People creating estate plans typically need to address numerous challenging matters. They have to choose who inherits property and who administers their estate. They may even need to make careful plans to preserve their resources and optimize what their beneficiaries inherit.
Estate taxes are notorious for consuming people’s legacies and diminishing what beneficiaries inherit. Advance planning can help people preserve as much of their property as possible for their heirs and beneficiaries instead of state and federal coffers. How much of an estate is typically vulnerable to estate taxes?

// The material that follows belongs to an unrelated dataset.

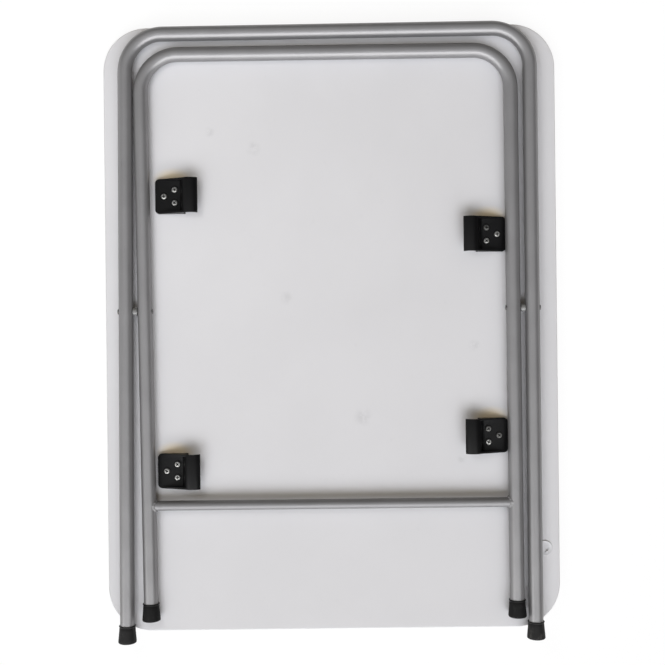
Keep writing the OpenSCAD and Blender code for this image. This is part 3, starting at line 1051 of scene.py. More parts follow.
@dataclass
class BarHook:
    """A moulded hook that a crossbar snaps into, with the three screws of its plate.

    Its own frame has u inwards from the plate's outer edge, v along the bar, w upwards.
    """

    place_name: str
    length: float = 46.0
    plate_l: float = 35.4
    plate_t: float = 4.0
    plate_corner_r: float = 5.5
    corner_step: float = 7.5
    channel_r: float = 9.8
    wall: float = 2.5
    lip_angle: float = 36.0
    root_angle: float = 35.0
    root_fillet: float = 5.0
    gusset_t: float = 2.5
    gusset_start: float = 4.5
    gusset_meet: float = 135.0
    edge_r: float = 0.7
    screw_hole_r: float = 2.3
    screw_places: tuple[Point2, ...] = ((26.1, 8.8), (26.1, -8.8), (11.9, 0.0))
    screw_turns: tuple[float, ...] = (20.0, 57.0, 94.0)
    screw_tilts: tuple[float, ...] = (0.0, 0.0, 0.0)
    dull_screws: tuple[int, ...] = ()

    @property
    def node(self) -> str:
        """The name of the hook's node."""
        return f"hook_{self.place_name}"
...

The tax rate is progressive
To determine how much an estate may need to pay in estate taxes, it is first necessary to determine the overall value of the estate. People in Minnesota may be subject to both state and federal estate taxes. Statutes allow people to exempt up to a certain amount of estate property from taxation.
In 2025, the limit for exemption at the federal level is $13.99 million. The state estate tax exemption threshold is much lower, as it is just $3 million in 2025. The tax rate that applies depends on how much the overall value of the estate exceeds that threshold.
Currently, the lowest federal estate tax rate that applies is 18%. It increases with the value of the estate, with the top rate being 40%. The state estate tax rate is between 13% and 16%, depending on the value of the estate. Prior planning can theoretically reduce the tax rate that applies or protect the estate from estate taxes completely.
Recognizing the profound impact that estate taxes could have on an individual’s legacy could help them protect their resources and their beneficiaries. Strategic gifts, transfers to trusts and other estate planning strategies can help testators optimize what their beneficiaries inherit.